しかしジャズの復刻盤を揃えているような粋な貸レコード店などありません。フュージョン系の演奏はラジオをひねれば聴くことができましたが、自分はもっと熱いジャズが聴きたいと思ったとき、50年代から60年代に録音されたモダン・ジャズの名盤の数々は、これ以上ないほど心に迫ってくるものでした。おりしもウィントン・マルサリスという若くて小生意気なトランペット奏者がスーツを着てステージに立ち、アコースティックな4ビート・ジャズを演奏し、「ジャズの伝統がどうしたこうした」と言っているのが話題を呼んでいた時代です。ジャズの伝統ってなんだろう?と私が思いたったのも不思議ではありません。

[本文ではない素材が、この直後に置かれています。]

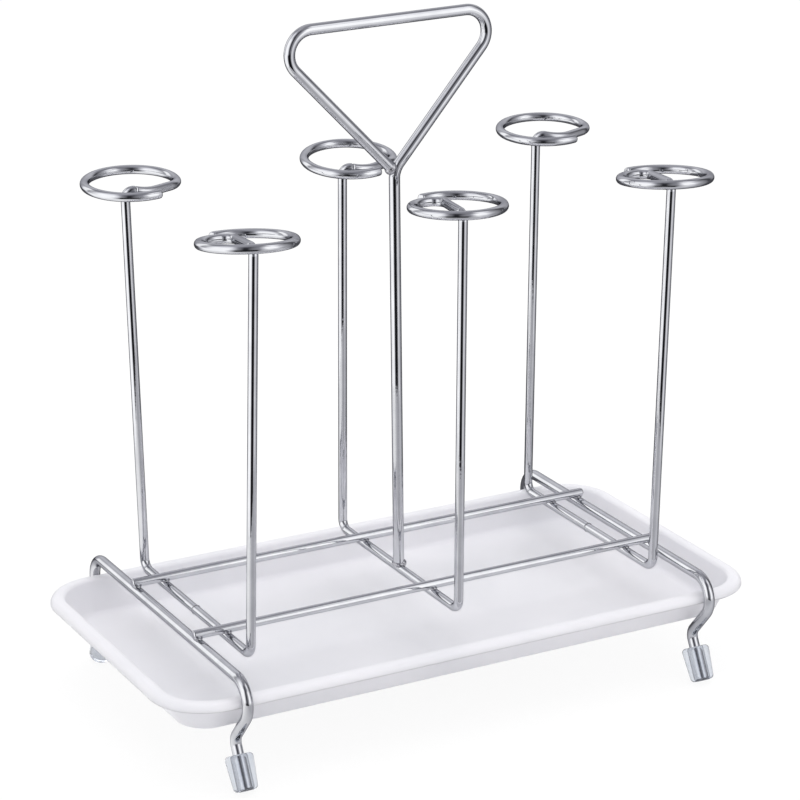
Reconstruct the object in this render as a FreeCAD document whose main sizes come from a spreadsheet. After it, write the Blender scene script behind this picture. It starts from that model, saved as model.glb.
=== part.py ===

また、今の皆さんは怪訝に思われるかもしれませんが、ウィントンは当時、クリフォード・ブラウンの再来ともいわれていました(若くしてデビューしたジャズ・トランペッターが、ほぼ例外なくそう言われることを、そのころの私は知りません)。そこで私は、またしても気になることが増えてしまいました。クリフォード・ブラウン? なんとなく聴き覚えはあるけれど、もう一回改めて、しっかり接してみなくちゃ。

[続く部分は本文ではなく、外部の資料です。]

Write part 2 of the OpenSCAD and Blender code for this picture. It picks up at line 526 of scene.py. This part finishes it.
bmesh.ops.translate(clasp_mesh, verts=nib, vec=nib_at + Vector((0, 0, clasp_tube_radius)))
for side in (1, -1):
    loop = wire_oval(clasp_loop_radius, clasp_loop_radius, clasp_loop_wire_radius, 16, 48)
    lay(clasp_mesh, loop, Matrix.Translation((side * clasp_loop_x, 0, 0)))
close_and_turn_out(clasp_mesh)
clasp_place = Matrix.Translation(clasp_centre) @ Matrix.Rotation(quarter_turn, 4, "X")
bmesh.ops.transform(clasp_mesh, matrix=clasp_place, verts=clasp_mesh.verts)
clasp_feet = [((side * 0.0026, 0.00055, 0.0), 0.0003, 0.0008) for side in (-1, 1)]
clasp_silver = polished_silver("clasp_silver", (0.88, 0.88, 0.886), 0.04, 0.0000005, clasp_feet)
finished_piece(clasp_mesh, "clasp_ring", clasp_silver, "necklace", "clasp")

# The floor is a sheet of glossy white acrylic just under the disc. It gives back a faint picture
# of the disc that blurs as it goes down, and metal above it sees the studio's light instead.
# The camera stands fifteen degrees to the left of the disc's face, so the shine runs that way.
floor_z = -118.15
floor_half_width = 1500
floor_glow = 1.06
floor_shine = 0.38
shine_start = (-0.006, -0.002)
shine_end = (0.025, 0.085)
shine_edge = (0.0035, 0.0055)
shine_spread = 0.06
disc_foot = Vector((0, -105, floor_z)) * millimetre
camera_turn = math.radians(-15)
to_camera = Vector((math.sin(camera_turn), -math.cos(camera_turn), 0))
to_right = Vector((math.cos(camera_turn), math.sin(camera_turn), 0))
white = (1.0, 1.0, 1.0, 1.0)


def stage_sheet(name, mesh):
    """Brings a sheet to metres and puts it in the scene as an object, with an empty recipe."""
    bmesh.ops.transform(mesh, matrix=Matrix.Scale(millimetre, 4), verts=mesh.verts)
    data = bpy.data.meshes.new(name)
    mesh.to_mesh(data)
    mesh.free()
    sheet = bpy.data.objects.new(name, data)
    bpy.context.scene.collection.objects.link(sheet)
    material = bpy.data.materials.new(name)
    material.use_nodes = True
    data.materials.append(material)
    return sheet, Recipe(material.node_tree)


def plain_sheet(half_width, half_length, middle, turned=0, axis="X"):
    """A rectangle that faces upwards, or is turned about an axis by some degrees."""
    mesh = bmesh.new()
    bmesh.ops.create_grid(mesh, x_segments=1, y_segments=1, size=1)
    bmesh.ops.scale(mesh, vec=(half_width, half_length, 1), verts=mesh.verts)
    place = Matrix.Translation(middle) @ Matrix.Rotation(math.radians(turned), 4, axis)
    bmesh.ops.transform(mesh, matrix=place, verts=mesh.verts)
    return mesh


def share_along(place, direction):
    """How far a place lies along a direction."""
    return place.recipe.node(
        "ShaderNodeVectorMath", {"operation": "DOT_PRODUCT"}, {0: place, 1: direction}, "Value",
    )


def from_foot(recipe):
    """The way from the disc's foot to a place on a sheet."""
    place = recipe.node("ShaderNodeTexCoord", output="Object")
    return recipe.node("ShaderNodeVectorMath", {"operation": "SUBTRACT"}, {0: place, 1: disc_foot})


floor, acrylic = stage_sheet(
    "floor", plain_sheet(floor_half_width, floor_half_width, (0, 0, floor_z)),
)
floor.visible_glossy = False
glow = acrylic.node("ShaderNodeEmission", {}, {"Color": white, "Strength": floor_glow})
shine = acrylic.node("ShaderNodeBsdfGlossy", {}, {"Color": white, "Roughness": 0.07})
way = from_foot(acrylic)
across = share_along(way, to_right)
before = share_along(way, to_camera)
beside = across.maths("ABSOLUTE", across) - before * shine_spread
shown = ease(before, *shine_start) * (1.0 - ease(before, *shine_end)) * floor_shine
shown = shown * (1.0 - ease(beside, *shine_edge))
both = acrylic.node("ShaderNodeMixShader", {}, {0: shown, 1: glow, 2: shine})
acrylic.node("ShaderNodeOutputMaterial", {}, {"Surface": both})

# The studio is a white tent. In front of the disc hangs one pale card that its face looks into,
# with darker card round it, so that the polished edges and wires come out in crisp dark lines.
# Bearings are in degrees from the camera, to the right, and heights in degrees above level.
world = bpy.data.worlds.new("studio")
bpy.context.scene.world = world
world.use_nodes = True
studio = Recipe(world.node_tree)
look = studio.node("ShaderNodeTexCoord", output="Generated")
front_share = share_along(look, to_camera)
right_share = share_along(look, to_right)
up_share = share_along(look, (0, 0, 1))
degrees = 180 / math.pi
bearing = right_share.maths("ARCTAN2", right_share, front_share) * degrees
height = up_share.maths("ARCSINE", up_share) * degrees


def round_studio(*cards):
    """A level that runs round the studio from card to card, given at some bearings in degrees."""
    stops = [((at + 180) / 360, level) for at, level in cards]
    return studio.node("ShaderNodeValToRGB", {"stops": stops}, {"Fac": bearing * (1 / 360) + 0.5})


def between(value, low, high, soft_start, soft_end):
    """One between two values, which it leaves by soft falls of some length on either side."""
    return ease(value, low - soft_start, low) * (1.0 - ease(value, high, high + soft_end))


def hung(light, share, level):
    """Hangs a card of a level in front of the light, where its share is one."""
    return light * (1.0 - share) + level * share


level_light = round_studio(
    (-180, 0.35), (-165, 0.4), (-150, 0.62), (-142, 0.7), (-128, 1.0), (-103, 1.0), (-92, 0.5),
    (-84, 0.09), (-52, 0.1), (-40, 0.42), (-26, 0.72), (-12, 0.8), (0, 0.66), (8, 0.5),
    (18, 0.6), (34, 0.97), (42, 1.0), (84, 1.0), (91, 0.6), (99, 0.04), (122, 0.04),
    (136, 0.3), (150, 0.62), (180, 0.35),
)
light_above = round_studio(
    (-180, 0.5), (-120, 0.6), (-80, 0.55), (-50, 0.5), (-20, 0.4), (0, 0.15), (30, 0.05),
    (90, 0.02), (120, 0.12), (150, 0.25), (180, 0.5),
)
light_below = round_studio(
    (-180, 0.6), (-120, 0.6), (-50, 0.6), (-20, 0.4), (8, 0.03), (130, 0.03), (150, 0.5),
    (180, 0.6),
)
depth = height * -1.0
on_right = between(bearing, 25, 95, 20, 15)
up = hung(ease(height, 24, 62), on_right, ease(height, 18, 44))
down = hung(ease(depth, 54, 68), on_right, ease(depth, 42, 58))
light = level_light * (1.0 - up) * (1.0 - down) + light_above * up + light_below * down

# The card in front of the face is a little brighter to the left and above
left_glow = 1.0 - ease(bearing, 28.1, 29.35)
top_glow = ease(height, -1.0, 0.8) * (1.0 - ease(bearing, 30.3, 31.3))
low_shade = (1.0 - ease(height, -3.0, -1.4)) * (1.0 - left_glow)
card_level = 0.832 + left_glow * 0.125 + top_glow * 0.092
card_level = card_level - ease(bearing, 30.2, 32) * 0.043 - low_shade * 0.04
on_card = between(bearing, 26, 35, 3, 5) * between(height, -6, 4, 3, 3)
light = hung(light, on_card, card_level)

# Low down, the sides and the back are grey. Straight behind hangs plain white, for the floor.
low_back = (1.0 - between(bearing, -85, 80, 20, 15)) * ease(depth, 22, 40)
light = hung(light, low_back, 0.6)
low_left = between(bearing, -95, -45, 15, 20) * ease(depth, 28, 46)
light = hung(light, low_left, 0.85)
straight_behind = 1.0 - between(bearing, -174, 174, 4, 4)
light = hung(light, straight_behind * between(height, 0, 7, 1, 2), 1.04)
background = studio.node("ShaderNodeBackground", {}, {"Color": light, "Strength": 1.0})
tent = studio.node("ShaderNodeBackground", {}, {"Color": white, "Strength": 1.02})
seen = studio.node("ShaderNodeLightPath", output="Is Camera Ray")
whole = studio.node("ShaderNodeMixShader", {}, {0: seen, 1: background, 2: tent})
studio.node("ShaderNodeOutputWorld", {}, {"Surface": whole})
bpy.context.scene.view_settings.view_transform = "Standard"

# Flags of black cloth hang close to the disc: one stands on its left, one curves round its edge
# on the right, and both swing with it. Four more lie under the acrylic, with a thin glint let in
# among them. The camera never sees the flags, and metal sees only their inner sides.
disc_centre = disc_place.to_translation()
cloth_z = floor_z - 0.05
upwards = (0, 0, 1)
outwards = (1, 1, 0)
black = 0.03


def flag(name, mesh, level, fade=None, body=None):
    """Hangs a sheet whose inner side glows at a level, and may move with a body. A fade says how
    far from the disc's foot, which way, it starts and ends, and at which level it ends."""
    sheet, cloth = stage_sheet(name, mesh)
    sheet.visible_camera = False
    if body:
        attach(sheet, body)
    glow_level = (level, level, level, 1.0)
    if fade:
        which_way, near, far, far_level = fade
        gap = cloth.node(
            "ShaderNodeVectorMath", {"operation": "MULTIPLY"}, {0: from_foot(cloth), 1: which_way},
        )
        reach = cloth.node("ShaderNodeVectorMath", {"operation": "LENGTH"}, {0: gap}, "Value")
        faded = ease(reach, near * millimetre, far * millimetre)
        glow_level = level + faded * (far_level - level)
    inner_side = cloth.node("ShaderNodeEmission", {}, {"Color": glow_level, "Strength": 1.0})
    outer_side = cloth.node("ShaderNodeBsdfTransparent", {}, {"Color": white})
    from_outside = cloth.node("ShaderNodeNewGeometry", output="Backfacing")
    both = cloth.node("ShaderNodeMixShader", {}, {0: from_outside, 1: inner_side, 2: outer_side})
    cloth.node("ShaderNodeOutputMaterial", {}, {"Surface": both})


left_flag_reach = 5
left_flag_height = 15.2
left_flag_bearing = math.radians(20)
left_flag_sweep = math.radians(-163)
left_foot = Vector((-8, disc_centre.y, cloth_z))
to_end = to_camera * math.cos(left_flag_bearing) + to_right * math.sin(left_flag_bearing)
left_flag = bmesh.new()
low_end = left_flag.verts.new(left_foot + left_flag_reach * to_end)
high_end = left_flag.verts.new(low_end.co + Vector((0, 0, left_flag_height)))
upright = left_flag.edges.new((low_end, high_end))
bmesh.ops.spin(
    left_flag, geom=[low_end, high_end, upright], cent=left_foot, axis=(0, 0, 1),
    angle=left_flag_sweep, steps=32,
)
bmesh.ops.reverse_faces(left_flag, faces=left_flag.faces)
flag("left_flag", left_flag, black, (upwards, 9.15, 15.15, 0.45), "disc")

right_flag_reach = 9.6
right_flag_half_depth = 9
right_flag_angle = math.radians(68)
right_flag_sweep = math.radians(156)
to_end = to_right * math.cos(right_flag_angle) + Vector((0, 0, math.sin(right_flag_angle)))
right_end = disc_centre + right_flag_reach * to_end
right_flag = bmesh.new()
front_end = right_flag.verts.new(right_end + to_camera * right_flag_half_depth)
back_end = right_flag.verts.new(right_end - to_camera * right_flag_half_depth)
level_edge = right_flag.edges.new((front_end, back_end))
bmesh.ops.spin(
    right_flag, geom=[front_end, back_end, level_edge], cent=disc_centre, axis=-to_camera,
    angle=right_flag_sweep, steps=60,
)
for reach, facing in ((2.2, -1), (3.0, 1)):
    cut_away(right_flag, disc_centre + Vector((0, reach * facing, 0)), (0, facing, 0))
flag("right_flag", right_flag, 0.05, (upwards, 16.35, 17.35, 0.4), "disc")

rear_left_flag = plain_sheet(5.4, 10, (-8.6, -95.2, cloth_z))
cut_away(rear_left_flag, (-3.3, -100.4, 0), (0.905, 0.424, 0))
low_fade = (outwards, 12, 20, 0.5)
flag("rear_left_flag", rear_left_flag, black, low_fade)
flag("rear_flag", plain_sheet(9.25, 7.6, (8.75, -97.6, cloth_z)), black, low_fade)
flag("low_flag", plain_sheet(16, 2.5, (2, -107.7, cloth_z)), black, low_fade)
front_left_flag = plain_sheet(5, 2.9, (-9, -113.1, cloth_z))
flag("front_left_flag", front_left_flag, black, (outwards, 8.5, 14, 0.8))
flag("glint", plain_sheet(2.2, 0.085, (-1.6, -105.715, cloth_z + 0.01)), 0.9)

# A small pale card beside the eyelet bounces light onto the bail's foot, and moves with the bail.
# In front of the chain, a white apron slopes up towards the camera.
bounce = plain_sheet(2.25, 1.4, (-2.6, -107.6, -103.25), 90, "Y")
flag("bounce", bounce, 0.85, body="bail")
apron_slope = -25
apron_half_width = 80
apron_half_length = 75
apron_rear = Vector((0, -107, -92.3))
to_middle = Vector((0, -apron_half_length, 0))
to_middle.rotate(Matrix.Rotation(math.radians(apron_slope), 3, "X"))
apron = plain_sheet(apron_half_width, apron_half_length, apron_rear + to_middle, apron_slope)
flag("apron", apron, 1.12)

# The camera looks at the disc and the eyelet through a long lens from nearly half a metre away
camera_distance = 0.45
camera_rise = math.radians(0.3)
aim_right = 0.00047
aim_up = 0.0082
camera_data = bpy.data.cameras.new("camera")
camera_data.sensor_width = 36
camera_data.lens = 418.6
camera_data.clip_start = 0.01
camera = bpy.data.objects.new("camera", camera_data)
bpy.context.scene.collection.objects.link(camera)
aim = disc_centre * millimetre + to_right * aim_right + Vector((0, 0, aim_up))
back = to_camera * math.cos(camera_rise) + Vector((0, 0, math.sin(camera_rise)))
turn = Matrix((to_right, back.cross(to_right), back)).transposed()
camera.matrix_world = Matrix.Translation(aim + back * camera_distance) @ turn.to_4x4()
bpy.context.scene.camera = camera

そんな私が、「クリフォードのアルバムが大量に、音を良くして再発売される」という雑誌の広告記事を見たのは83年11月ごろのことだったと思います。
●伝説のトランペッターが時代を超えて心に迫ってきた
日本フォノグラム(当時)から発売されたクリフォードの復刻盤は、我が田舎にも入ってきました。もちろん私も何枚か買いました。もっとも印象に残っているのは、世界初登場の楽曲を含む『モア・スタディ・イン・ブラウン』というアルバムです。モア、とタイトルにつくぐらいですから、その前には『スタディ・イン・ブラウン』という作品があるのですが、それはジャズ喫茶で聴いています。なので今回はあえて、『モア~』を買ったわけです。トランペットを吹くクリフォードのモノクロ写真も実にかっこよく、ジャケットから音が聴こえてくるようでした。

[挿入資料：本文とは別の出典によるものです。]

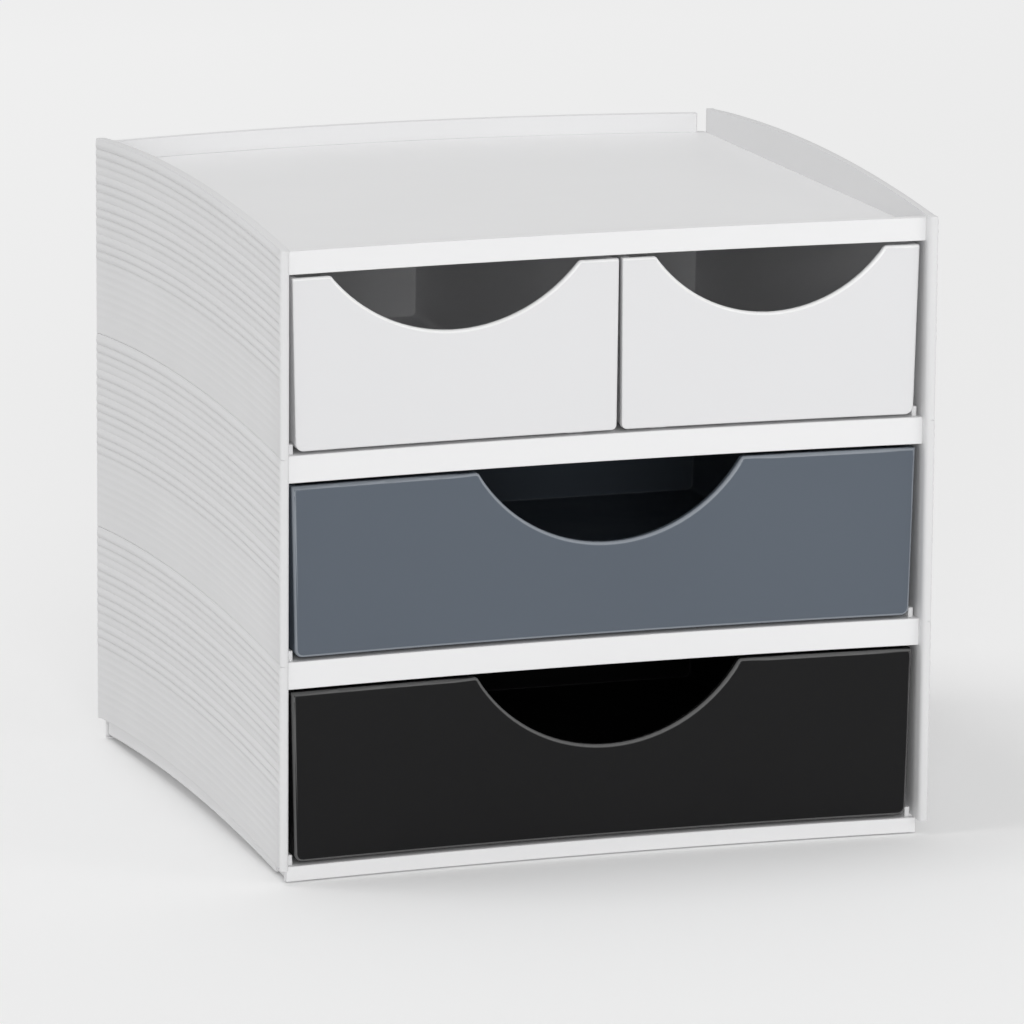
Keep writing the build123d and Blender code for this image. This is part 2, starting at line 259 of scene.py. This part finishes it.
def lower_left_side():
    """The lowest left side panel, from a flat grid on its outer face."""
    low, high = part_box("left_side_lower")
    outside, inside, front, rear, seam = low[0], high[0], low[1], high[1], low[2]
    valley = outside + ridge_height
    bpy.ops.object.select_all(action="DESELECT")
    bpy.ops.mesh.primitive_grid_add(
        x_subdivisions=ridge_rows, y_subdivisions=arch_columns, size=1,
        location=(valley, (front + rear) / 2, seam + module_pitch / 2),
        rotation=(0, -math.pi / 2, 0), scale=(1, 1, 1))
    panel = bpy.context.object
    panel.scale = (module_pitch, rear - front, 1)
    bpy.ops.object.transform_apply(location=True, rotation=True, scale=True)
    column_step = (rear - front) / arch_columns
    for end, step in ((front, 1), (rear, -1)):
        pick_points(panel, lambda co: abs(co.y - end - step * column_step) < near)
        bpy.ops.transform.translate(value=(0, step * (ridge_run_out - column_step), 0))
        pick_points(panel, lambda co: abs(co.y - end) < near)
        bpy.ops.transform.translate(value=(-ridge_height, 0, 0))
    row_step = module_pitch / ridge_rows
    for index, strength in enumerate(ridge_strengths):
        crest_row = ridge_rows - first_ridge_row - index * rows_per_ridge
        for row_offset, share in ridge_section:
            row_z = seam + (crest_row + row_offset) * row_step
            pick_points(panel, lambda co: abs(co.z - row_z) < near
                        and front + near < co.y < rear - near)
            bpy.ops.transform.translate(value=(-ridge_height * strength * share, 0, 0))
    columns = [front + column * column_step for column in range(2, arch_columns - 1)]
    for column_y in [front + ridge_run_out, *columns, rear - ridge_run_out, rear]:
        pick_points(panel, lambda co: abs(co.y - column_y) < near)
        bpy.ops.transform.translate(value=(0, 0, edge_rise(column_y, front, rear)))
    bpy.ops.mesh.select_all(action="SELECT")
    bpy.ops.mesh.extrude_region_move(TRANSFORM_OT_translate={"value": (side_wall, 0, 0)})
    bpy.ops.transform.resize(value=(0, 1, 1), center_override=(inside, 0, 0))
    bpy.ops.mesh.select_all(action="SELECT")
    bpy.ops.mesh.normals_make_consistent(inside=False)
    middle = (outside + inside) / 2
    for end in (front, rear):
        pick_points(panel, lambda co: co.x < middle and abs(co.y - end) < near)
        bpy.ops.mesh.select_mode(type="EDGE")
        bpy.ops.mesh.bevel(offset=outer_corner, segments=corner_steps, affect="EDGES")
        pick_points(panel, lambda co: co.x > middle and abs(co.y - end) < near)
        bpy.ops.mesh.select_mode(type="EDGE")
        bpy.ops.mesh.bevel(offset=inner_corner, segments=corner_steps, affect="EDGES")
    for edge_z in (seam, seam + module_pitch):
        pick_points(panel, lambda co: co.x < middle
                    and abs(co.z - edge_rise(co.y, front, rear) - edge_z) < edge_near)
        bpy.ops.mesh.select_mode(type="EDGE")
        bpy.ops.mesh.bevel(offset=seam_chamfer, segments=seam_steps, affect="EDGES")
    bpy.ops.mesh.select_all(action="SELECT")
    bpy.ops.mesh.normals_make_consistent(inside=False)
    bpy.ops.object.mode_set(mode="OBJECT")
    bpy.ops.object.shade_smooth_by_angle(angle=smooth_up_to)
    return panel


def copy_side(panel, side, level):
    """A copy of the lowest left panel in another module, or mirrored to the right."""
    bpy.ops.object.select_all(action="DESELECT")
    panel.select_set(True)
    bpy.context.view_layer.objects.active = panel
    bpy.ops.object.duplicate(linked=False)
    copy = bpy.context.object
    bpy.ops.object.mode_set(mode="EDIT")
    bpy.ops.mesh.select_all(action="SELECT")
    bpy.ops.transform.translate(value=(0, 0, level * module_pitch))
    if side == "right":
        bpy.ops.transform.resize(value=(-1, 1, 1), center_override=(0, 0, 0))
        bpy.ops.mesh.normals_make_consistent(inside=False)
    bpy.ops.object.mode_set(mode="OBJECT")
    return copy


def ridged_sides():
    first = lower_left_side()
    first.data.materials.append(white_side)
    for side in ("left", "right"):
        for level, level_name in enumerate(levels):
            panel = first
            if side == "right" or level > 0:
                panel = copy_side(first, side, level)
            panel.name = f"ridged_{side}_side_{level_name}"
            panel.data.name = panel.name
            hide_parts(f"{side}_side_{level_name}")
            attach(panel, "cabinet")


ridged_sides()


# Floor, light and camera.

floor_size = 30
floor_colour = (0.85, 0.85, 0.85, 1)
# The floor's glow grows from its front to its rear, for the eye and in reflections only.
glow_front_rear = (-0.5, 1.5)
glow_levels = (0.07, 0.25)
room_light = 0.58
room_seen = 0.86
middle_of_drawers = (0, 0, 0.1)


def studio_floor():
    bpy.ops.object.select_all(action="DESELECT")
    bpy.ops.mesh.primitive_plane_add(size=floor_size, location=(0, 0, 0))
    floor = bpy.context.object
    floor.name = "studio_floor"
    material = bpy.data.materials.new("studio_floor_paint")
    material.use_nodes = True
    tree = material.node_tree
    shader = tree.nodes["Principled BSDF"]
    shader.inputs["Base Color"].default_value = floor_colour
    shader.inputs["Roughness"].default_value = 0.9
    shader.inputs["Specular IOR Level"].default_value = 0.0
    path = new_node(tree, "ShaderNodeLightPath", -700, -200)
    seen = combine(tree, -500, -200, "MAXIMUM", path.outputs["Is Camera Ray"],
                   path.outputs["Is Glossy Ray"])
    seen = combine(tree, -350, -200, "MAXIMUM", seen, path.outputs["Is Transmission Ray"])
    place = new_node(tree, "ShaderNodeTexCoord", -900, -400)
    split = new_node(tree, "ShaderNodeSeparateXYZ", -700, -400)
    tree.links.new(place.outputs["Object"], split.inputs["Vector"])
    behind = ramp(tree, split.outputs["Y"], -500, -400, glow_front_rear, glow_levels)
    glow = combine(tree, -200, -200, "MULTIPLY", seen, behind)
    tree.links.new(glow, shader.inputs["Emission Strength"])
    shader.inputs["Emission Color"].default_value = (1, 1, 1, 1)
    floor.data.materials.append(material)


def soft_panel(name, place, size, watts):
    """A square lamp that faces the drawers."""
    lamp = bpy.data.lights.new(name, "AREA")
    lamp.shape = "SQUARE"
    lamp.size = size
    lamp.energy = watts
    panel = bpy.data.objects.new(name, lamp)
    bpy.context.scene.collection.objects.link(panel)
    panel.location = place
    ahead = Vector(middle_of_drawers) - Vector(place)
    panel.rotation_euler = ahead.to_track_quat("-Z", "Y").to_euler()


def pale_world():
    world = bpy.data.worlds.new("pale_world")
    bpy.context.scene.world = world
    world.use_nodes = True
    tree = world.node_tree
    room = tree.nodes["Background"]
    room.inputs["Color"].default_value = (1, 1, 1, 1)
    path = new_node(tree, "ShaderNodeLightPath", -700, 0)
    level = ramp(tree, path.outputs["Is Camera Ray"], -300, 0, (0.0, 1.0), (room_light, room_seen))
    tree.links.new(level, room.inputs["Strength"])


overall_width = 0.21
camera_aim = Vector((0, -0.00587, 0.45 * overall_width))
focal_pixels = 8090
image_pixels = 1024
sensor_width = 36


def photo_camera():
    """The camera at the photo's place: a long lens, from the left and a little above."""
    azimuth, elevation, roll = math.radians(19.17), math.radians(12.05), math.radians(0.43)
    ahead = Vector((math.sin(azimuth) * math.cos(elevation),
                    math.cos(azimuth) * math.cos(elevation),
                    -math.sin(elevation)))
    level_right = Vector((math.cos(azimuth), -math.sin(azimuth), 0))
    level_up = level_right.cross(ahead)
    right = math.cos(roll) * level_right + math.sin(roll) * level_up
    up = -math.sin(roll) * level_right + math.cos(roll) * level_up
    place = camera_aim + overall_width * (0.0099 * right - 0.0281 * up - 12.07 * ahead)
    lens = bpy.data.cameras.new("photo_camera")
    lens.sensor_width = sensor_width
    lens.lens = focal_pixels / image_pixels * sensor_width
    lens.clip_start = 0.1
    lens.clip_end = 100
    camera = bpy.data.objects.new("photo_camera", lens)
    bpy.context.scene.collection.objects.link(camera)
    turn = Matrix((right, up, -ahead)).transposed().to_4x4()
    camera.matrix_world = Matrix.Translation(place) @ turn
    bpy.context.scene.camera = camera


studio_floor()
pale_world()
soft_panel("front_panel", place=(-0.7, -2.6, 0.68), size=0.8, watts=18)
soft_panel("right_panel", place=(0.62, -0.72, 0.34), size=0.4, watts=1.0)
soft_panel("left_panel", place=(-1.3, 0.2, 2.9), size=1.2, watts=22)
photo_camera()
bpy.context.scene.view_settings.view_transform = "Standard"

家に帰って、さっそく針をおろします。マックス・ローチが叩き出すドラムスのイントロダクション一発で、私の顔じゅうに笑みが広がりました。すごく楽しいのです。生き生きしているのです。クリフォードが大昔に若くして亡くなったことは、当時の私でも知っていました。が、サウンドが鮮烈なのです。新鮮なのです。歳月の流れを飛びこえてくるのです。「優れたアートは時代を超越する」なんて、かっこいい言葉は当時の私には思いつきません。しかし、クリフォードの音は、ものすごいリアリティで私の心を掴みました。肉厚で骨太で、とことんキラキラしていました。
そして私は思いました。なんだ、ウィントンには全然似てないや。ブラウンの演奏って本当に親しみやすくて魅力的だけど、ウィントンのトランペットって冷たくて無愛想で、ガリ勉野郎みたいだな。
以来ぼくは『ベイズン・ストリートのブラウン=ローチ』、キングレコードから出ていた赤いジャケットの『イン・コンサート』、ブルーノート1500番台番号順復刻シリーズの『メモリアル・アルバム』等を次々に購入、さらにさらにブラウンのトランペットが作り出す豊穣の海に溺れていくわけです。